Internet recruiting 

In the beginning of the 21st century, emerged a worldwide network of hundreds of web sites that inspire, train, educate and recruit young Muslims to engage in jihad against the United States and other Western countries, taking less prominent roles in mosques and community centers that are under scrutiny. According to The Washington Post, "Online recruiting has exponentially increased, with Facebook, YouTube and the increasing sophistication of people online".

Examples of organizations and acts 

Some prominent Islamic terror groups and incidents include the following:

Africa 
In the 1990s, a distinct pattern of jihadist attacks in East Africa emerged. In 2006, the Islamic Courts Union (ICU) defeated Somali warlords which resulted in an armed jihadist movement controlling a territory of their own. The ICU was later militarily defeated and al-Shabaab was formed from its remnants. Al-Shabaab would later ally itself with al-Qaeda. In 2017, the EUISS noted an increased frequency of jihadist violence in an arc extending across borders from the Red Sea to the Gulf of Guinea.

Algeria 

The Armed Islamic Group, active in Algeria between 1992 and 1998, was one of the most violent Islamic terrorist groups, and is thought to have takfired the Muslim population of Algeria. Its campaign to overthrow the Algerian government included civilian massacres, sometimes wiping out entire villages in its area of operation. It also targeted foreigners living in Algeria, killing more than 100 expatriates in the country. In recent years it has been eclipsed by a splinter group, the Salafist Group for Preaching and Combat (GSPC), now called Al-Qaeda Organization in the Islamic Maghreb.

Burkina Faso 
In January 2016, terrorists from Al-Qaeda in the Islamic Maghreb (AQIM) shot and killed 30 people at the Splendid Hotel in Ougadougou.

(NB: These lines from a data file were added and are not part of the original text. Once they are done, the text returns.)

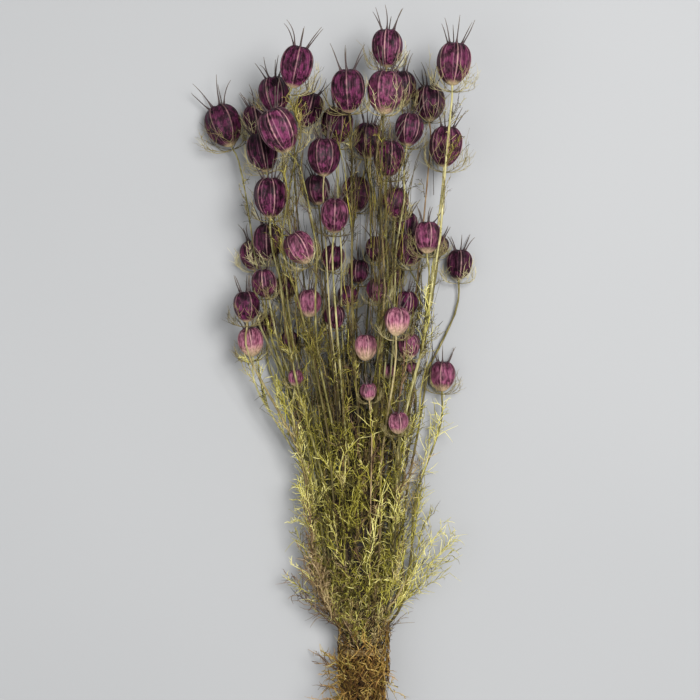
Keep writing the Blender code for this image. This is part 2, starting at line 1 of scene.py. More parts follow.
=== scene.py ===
"""The looks of a dried bunch of nigella seed pods, lying on a pale surface.

The layout repeats the one that the solids were built from, with the same seed and the same order of
random draws, so each fine piece lies where the solid that it stands for does. Lengths are in metres:
MM turns millimetres into metres.
"""

import itertools
import math
import random

import bpy
import numpy as np
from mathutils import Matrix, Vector


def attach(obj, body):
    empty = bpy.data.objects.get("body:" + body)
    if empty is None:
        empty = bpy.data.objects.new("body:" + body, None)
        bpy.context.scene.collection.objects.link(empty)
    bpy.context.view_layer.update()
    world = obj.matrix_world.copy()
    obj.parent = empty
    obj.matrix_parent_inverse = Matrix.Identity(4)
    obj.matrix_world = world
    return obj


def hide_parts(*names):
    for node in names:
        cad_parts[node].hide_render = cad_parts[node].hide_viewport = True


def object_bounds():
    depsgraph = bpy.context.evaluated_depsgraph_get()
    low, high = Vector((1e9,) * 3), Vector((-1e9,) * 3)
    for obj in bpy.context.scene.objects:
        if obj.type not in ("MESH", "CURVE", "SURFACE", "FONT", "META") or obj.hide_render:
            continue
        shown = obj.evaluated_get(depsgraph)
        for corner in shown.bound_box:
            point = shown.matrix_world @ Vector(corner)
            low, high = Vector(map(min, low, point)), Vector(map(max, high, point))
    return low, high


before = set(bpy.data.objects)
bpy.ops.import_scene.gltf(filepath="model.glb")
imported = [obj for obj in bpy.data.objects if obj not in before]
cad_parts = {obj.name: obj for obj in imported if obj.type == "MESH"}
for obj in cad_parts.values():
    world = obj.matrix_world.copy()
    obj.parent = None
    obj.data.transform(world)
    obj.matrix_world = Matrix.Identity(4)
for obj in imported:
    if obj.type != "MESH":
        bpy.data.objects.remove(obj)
cad_low, cad_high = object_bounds()

MM = 0.001
SEED = 7

# Heads: where each one lies (x, y) in millimetres, its layer (0 is on the surface), its width in
# millimetres and how many degrees it leans to the right, from the far end of the bunch down
HEADS = (
    (15, 396, 2, 20, 2),
    (58, 386, 2, 22, 4),
    (-43, 381, 3, 21.5, 12),
    (25, 376, 0, 19.5, -2),
    (-59, 369, 1, 19.5, -8),
    (44, 366, 0, 20, 0),
    (-10, 366, 3, 22, -3),
    (13, 365, 3, 22, 3),
    (-36, 359, 1, 19, 16),
    (-73, 354, 0, 18, -12),
    (-93, 351, 0, 23, -20),
    (-18, 349, 1, 20, 0),
    (30, 346, 1, 18, 8),
    (3, 341, 0, 19.5, 4),
    (-55, 341, 3, 23, -24),
    (54, 335, 1, 21.5, 5),
    (-67, 331, 1, 21, -12),
    (-26, 326, 2, 20, 0),
    (16, 325, 2, 19.5, 4),
    (-31, 308, 0, 17, -5),
    (-5, 305, 0, 19.5, 3),
    (-61, 300, 2, 21, -1),
    (21, 298, 1, 17, 2),
    (-19, 287, 3, 18.5, 2),
    (28, 284, 0, 16, 5),
    (41, 274, 2, 17.5, 0),
    (-63, 272, 1, 20, -1),
    (51, 270, 0, 12, 8),
    (30, 267, 1, 18, -3),
    (9, 267, 1, 15, -6),
    (-42, 266, 3, 18, -28),
    (-74, 264, 0, 17, -6),
    (-20, 261, 1, 15, 12),
    (64, 258, 0, 17, 2),
    (-3, 253, 0, 14, 3),
    (21, 250, 0, 12, 4),
    (-65, 244, 2, 16, -6),
    (-52, 242, 0, 14.5, 4),
    (9, 239, 2, 14, -3),
    (-11, 236, 1, 13, -2),
    (-36, 231, 2, 15.5, -2),
    (28, 231, 1, 15, 6),
    (-77, 229, 2, 17, -4),
    (-19, 222, 2, 13.5, -5),
    (21, 219, 3, 16, 2),
    (-65, 217, 0, 13, -4),
    (-75, 206, 1, 16.5, -8),
    (-49, 206, 1, 12, -6),
    (30, 203, 2, 14, -4),
    (1, 202, 2, 15, 0),
    (32, 188, 1, 8, -5),
    (16, 186, 1, 9, 3),
    (53, 183, 0, 17, 3),
    (-45, 182, 2, 10, 3),
    (3, 173, 3, 10.5, -4),
    (22, 153, 3, 13, -3),
)
LAYER_PITCH = 19.5 * MM
LAYERS_MEET_Y = -250 * MM  # the layers of heads lie closer together nearer to the tie
FULL_DEPTH_Y = 360 * MM
POD_GAP = 1.6 * MM
NOD = 7.0  # degrees that a head tips up or down from the slope of its stem
SLOPE_SHARE = 0.8
SETTLE_ROUNDS = 400
PUSH_BY_AXIS = (0.35, 0.35, 1.0)
PUSH_SHARE = 0.55
BALL_SHARE = 0.8  # how wide the balls at a pod's ends are, beside the one at its middle

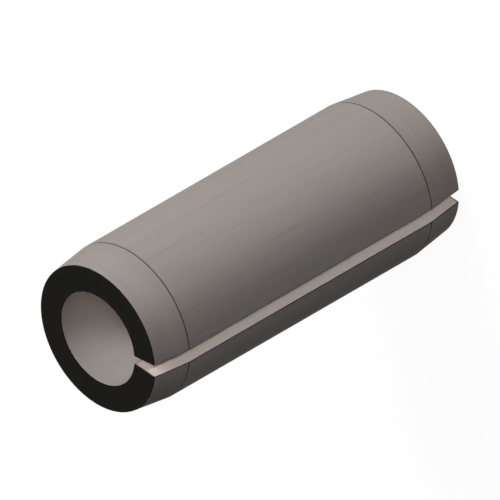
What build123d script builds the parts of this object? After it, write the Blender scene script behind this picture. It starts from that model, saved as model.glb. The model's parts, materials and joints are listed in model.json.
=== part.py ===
from build123d import *

import os
from math import radians, tan

# Slotted spring pin, also called a roll pin: one strip of spring steel rolled into an open tube.
# The pin stands on its lower end face at z = 0, with +Z along its axis, which is x = y = 0.
# The gap that the rolled strip leaves, its slot, is on the -Y side, open from end to end.

# Driving dimensions, in millimetres and degrees, as the pin is before it is driven into its hole.
free_diameter = 10.0  # over the outside of the rolled strip, a little more than the hole
length = 25.0  # from end face to end face
wall = 2.0  # thickness of the strip
gap_angle = 10.0  # between the strip's two edges, as seen from the axis
cone_length = 2.55  # along the axis, the same at both ends
cone_angle = 7.35  # slope of the lead-in cone against the axis
edge_break = 0.06  # radius that tumbling leaves on every sheared or cut edge

# Directions, in degrees.
full_turn = 360.0
slot_direction = -90.0  # the -Y side, as an angle from +X

# Radii that follow from the driving dimensions.
outer_radius = free_diameter / 2
bore_radius = outer_radius - wall
end_radius = outer_radius - cone_length * tan(radians(cone_angle))


def wall_section():
    """The wall cut along the pin: straight on the bore's side, a lead-in cone at each end outside."""
    corners = [
        (bore_radius, 0),
        (end_radius, 0),
        (outer_radius, cone_length),
        (outer_radius, length - cone_length),
        (end_radius, length),
        (bore_radius, length),
    ]
    return Plane.XZ * make_face(Polyline(*corners, close=True))


def rolled_strip():
    """The strip rolled round the axis, short of a full turn, so that its square edges face the axis."""
    strip = revolve(wall_section(), Axis.Z, revolution_arc=full_turn - gap_angle)
    return strip.rotate(Axis.Z, slot_direction + gap_angle / 2)


def sheared_edges(strip):
    """All edges but the widest rings, where a pressed cone runs into the cylinder and nothing is cut."""
    rings = strip.edges().filter_by(GeomType.CIRCLE)
    pressed_rings = rings.group_by(SortBy.RADIUS)[-1]
    return strip.edges() - pressed_rings


def spring_pin():
    """The whole pin, with the burrs of its sheared edges tumbled off."""
    strip = rolled_strip()
    return fillet(sheared_edges(strip), edge_break)


os.makedirs("parts", exist_ok=True)
export_step(spring_pin(), "parts/spring_pin.step")
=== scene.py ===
"""A slotted spring pin standing on its end in a plain studio, seen as the maker's drawing shows it.

Lengths are in metres and angles in degrees, unless a name says otherwise. The pin's axis is +Z, it
stands on z = 0 and its slot faces -Y. A direction round the pin is an angle from +X towards +Y, so the
slot lies at -90.
"""

import json
import logging
from dataclasses import dataclass, field, fields, replace
from enum import Enum
from math import cos, pi, radians, sin, tan

import bpy
import numpy as np
from mathutils import Matrix, Vector


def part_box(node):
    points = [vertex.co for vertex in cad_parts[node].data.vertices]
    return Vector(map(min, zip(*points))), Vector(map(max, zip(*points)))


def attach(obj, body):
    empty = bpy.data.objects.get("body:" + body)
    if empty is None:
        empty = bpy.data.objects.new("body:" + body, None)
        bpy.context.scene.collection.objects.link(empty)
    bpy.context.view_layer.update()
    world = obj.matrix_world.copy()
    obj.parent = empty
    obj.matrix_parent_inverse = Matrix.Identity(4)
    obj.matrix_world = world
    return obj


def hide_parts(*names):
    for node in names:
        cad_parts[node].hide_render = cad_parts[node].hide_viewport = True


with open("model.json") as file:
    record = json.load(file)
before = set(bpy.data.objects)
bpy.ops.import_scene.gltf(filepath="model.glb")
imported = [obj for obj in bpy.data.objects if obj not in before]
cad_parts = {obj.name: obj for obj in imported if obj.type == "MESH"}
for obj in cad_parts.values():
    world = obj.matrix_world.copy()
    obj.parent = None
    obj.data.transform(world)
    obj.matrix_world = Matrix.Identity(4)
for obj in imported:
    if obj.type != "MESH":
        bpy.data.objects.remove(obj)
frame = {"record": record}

MM = 0.001
ORIGIN = (0.0, 0.0, 0.0)
MID_GREY = (0.5, 0.5, 0.5, 1.0)
PIN = "spring_pin"
BAKE_MAP = "OFBake"
EDGE_DISTANCE = "edge_distance"
log = logging.getLogger("slotted_pin")


class Region(Enum):
    """The parts of the strip's skin that get a finish of their own: the wall and the pressed cones, whose
    marks run differently, the end faces, which are painted near black as painted shade, and the bore and the
    slit edges, which are painted lighter as painted light. The value is the mesh's slot.
    """

    OUTER_WALL = 0
    LEAD_IN = 1
    END_FACE = 2
    BORE = 3
    SLIT_EDGE = 4


class Grain(Enum):
    """Which way a finish's marks run: the stretch of the pattern along x, y and z."""

    ALONG_PIN = (1.0, 1.0, 0.03)
    AROUND_PIN = (0.06, 0.06, 1.0)
    ACROSS_END = (0.05, 1.0, 1.0)


class NodeSheet:
    """A short way to fill a node tree: add a node with its settings, and wire sockets together."""

    def __init__(self, tree: bpy.types.NodeTree) -> None:
        """Starts on an emptied tree."""
        self.tree = tree
        tree.nodes.clear()

    def add(self, kind: str, inputs: dict | None = None, **settings: object) -> bpy.types.Node:
        """Adds one node.

        Args:
            kind: the node's type without its ShaderNode prefix.
            inputs: socket name or number to a value, or to another node's output, which is wired in.
            settings: the node's own properties.

        Returns:
            The new node.
        """
        node = self.tree.nodes.new(kind if kind.startswith("Node") else "ShaderNode" + kind)
        for name, value in settings.items():
            setattr(node, name, value)
        for socket, value in (inputs or {}).items():
            if isinstance(value, bpy.types.NodeSocket):
                self.tree.links.new(value, node.inputs[socket])
            else:
                node.inputs[socket].default_value = value
        return node

    def math(self, operation: str, *terms: object) -> bpy.types.NodeSocket:
        """The output of a Math node on the given terms."""
        return self.add("Math", dict(enumerate(terms)), operation=operation).outputs[0]

    def scaled(self, vector: bpy.types.NodeSocket, factor: object) -> bpy.types.NodeSocket:
        """A vector or a colour times a number."""
        return self.add("VectorMath", {0: vector, "Scale": factor}, operation="SCALE").outputs[0]

    def noise(self, vector: bpy.types.NodeSocket, scale: float, detail: float,
              roughness: float = 0.5) -> bpy.types.NodeSocket:
        """A Noise Texture's value, which lies about 0.5.

        Args:
            vector: where it is read.
            scale: how many marks it has to the vector's unit.
            detail: how many finer layers it has.
            roughness: how strong each finer layer is beside the one before.

        Returns:
            The node's output.
        """
        look = {"Vector": vector, "Scale": scale, "Detail": detail, "Roughness": roughness}
        return self.add("TexNoise", look).outputs["Fac"]

    def remap(self, value: bpy.types.NodeSocket, start: tuple[object, object], end: tuple[object, object],
              smooth: bool = False) -> bpy.types.NodeSocket:
        """Carries a value from one pair of limits to another with a Map Range node, which clamps.

        Args:
            value: the value.
            start: its lowest and highest limit.
            end: what the node gives at each of them.
            smooth: whether it eases at both limits.

        Returns:
            The node's output.
        """
        limits = dict(zip(("From Min", "From Max", "To Min", "To Max"), (*start, *end)))
        shape = "SMOOTHSTEP" if smooth else "LINEAR"
        return self.add("MapRange", {"Value": value, **limits}, interpolation_type=shape).outputs["Result"]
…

In an August 2017 Ouagadougou attack 19 people were killed, and 25 others were injured when al-Qaeda's Maghreb jihadists affiliates opened fire on a Turkish restaurant and hotel.

During the March 2018 Ouagadougou attacks, terrorists affiliated with Al-Qaeda in the Islamic Maghreb killed 8 people and injured more than 85.

The terrorist organization Ansar ul Islam is active in Burkina Faso and has conducted assassinations, looting, attacks on police and has closed hundreds of schools.

Egypt 

Egypt has faced Islamist violence in repeated attacks since the 2011 Arab Spring uprising.

On 17 November 1997, a splinter group of the al-Jama'a al-Islamiyya, an Egyptian Islamist organization, carried out the Luxor massacre where 62 people were killed. Most of the killed were tourists.

On 29 December 2017 in Cairo, a gunman opened fire at the Coptic Orthodox Church of Saint Menas and a nearby shop owned by a Coptic man. Ten citizens and a police officer were killed around ten people were injured in the attack which was claimed by the Islamic state.

Kenya 

During the 1990s Muslims in Kenya received religious radical instruction from Al-Qaeda and Somali group l-Itihad al-Islami (AIAI). AIAI sought to create an Islamic government over Somalia and the Ogaden region in Ethiopia. In Kenya, it recruited among Somalis in Kenya living in the North Eastern Province and the Eastleigh district in Nairobi.

On 7 August 1998, Al-Qaeda attacked the U.S. Embassy in Nairobi in an attack that claimed 213 lives.

On 28 November 2002, Al-Qaeda militants attacked an Israeli-owned hotel in Mombasa where 15 were killed. Militants also fired shoulder-launched anti-aircraft missiles at an airliner which escaped unharmed.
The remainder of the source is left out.